EXERCISE INSTRUCTIONS:
Repeat exactly the lines from the start through the line with "the face up.", both ends included.

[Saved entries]
********************

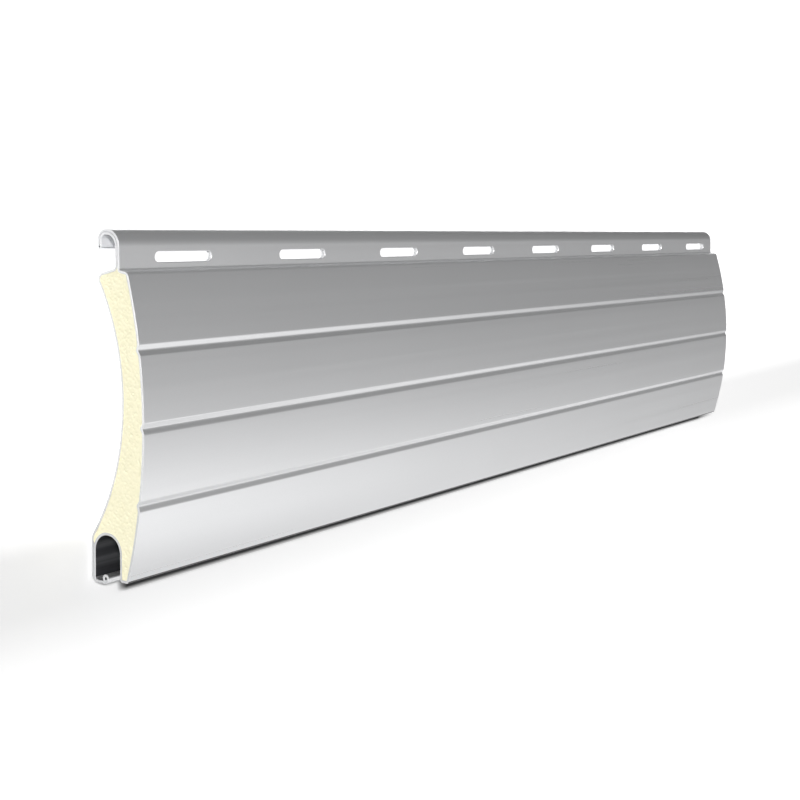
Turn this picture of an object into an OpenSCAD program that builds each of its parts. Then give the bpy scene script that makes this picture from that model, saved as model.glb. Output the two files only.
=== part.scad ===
// Roller shutter slat: a cut sample of a foam-filled slat, roll-formed from one aluminium strip.
// Millimetres. X runs along the slat. The section is drawn as the slat hangs, in (Y, Z), with the
// face that is seen from outside to -Y and the hook at the top: each line of it is a list of bends,
// and straights join the bends. The slat is then laid on its hollow side, with the face up.

/* [Slat] */
// Cut length of the sample
slat_length = 266; // [120:1:400]
// Floor to the top of the hook
slat_height = 62; // [55:0.5:75]
// Thickness of the aluminium strip
sheet = 0.45; // [0.36:0.01:0.5]
// Glue and paint held between two layers pressed together
seam = 0.1; // [0.06:0.01:0.14]

/* [Front face] */
// How far the bulge stands in front of the foot of the face
front_bulge = 4.43; // [3.4:0.01:5]
// Share of the body's height at which the bulge stands out most
crown_share = 0.511; // [0.46:0.001:0.56]
// Number of grooves along the front face
groove_count = 3; // [1:1:4]
// Floor to the foot of the lowest band of the face
face_foot = 1.15; // [0.9:0.05:1.5]
// Body top down to the head of the highest band
face_head = 0.45; // [0.3:0.05:0.8]
// Height of one groove from edge to edge
groove_width = 2.2; // [1.6:0.1:2.8]
// Flat at the bottom of a groove
groove_floor = 0.2; // [0.1:0.05:0.4]
// Depth of a groove
groove_depth = 0.42; // [0.3:0.02:0.55]

/* [Rear face] */
// Thickness of the slat over both skins, where it is least
waist = 5.4; // [4.6:0.1:6.2]
// Share of the rear face's height at which its hollow is deepest
hollow_share = 0.51; // [0.48:0.005:0.54]
// Share of the pocket's height at which the hollow's curve would meet the back
hollow_foot_share = 0.933; // [0.9:0.001:0.97]
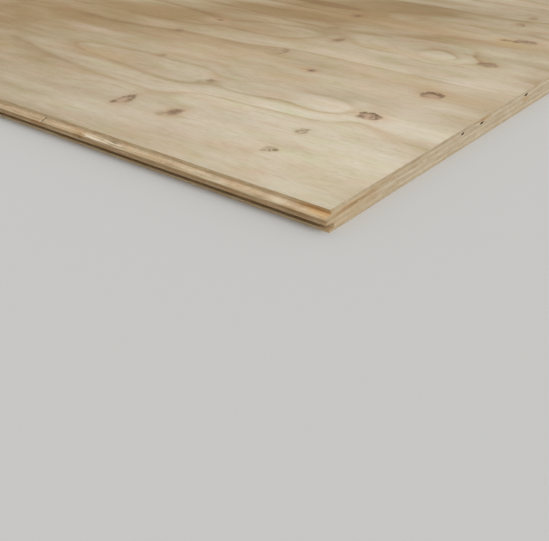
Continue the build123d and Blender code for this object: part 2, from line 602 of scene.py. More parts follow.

********************

WRITTEN SOLUTION:
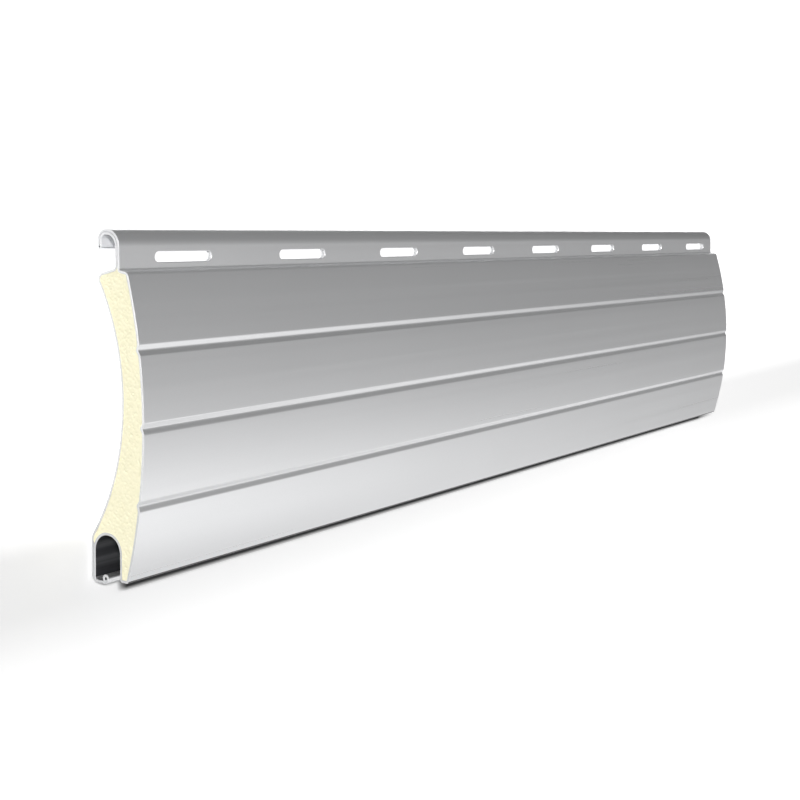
Turn this picture of an object into an OpenSCAD program that builds each of its parts. Then give the bpy scene script that makes this picture from that model, saved as model.glb. Output the two files only.
=== part.scad ===
// Roller shutter slat: a cut sample of a foam-filled slat, roll-formed from one aluminium strip.
// Millimetres. X runs along the slat. The section is drawn as the slat hangs, in (Y, Z), with the
// face that is seen from outside to -Y and the hook at the top: each line of it is a list of bends,
// and straights join the bends. The slat is then laid on its hollow side, with the face up.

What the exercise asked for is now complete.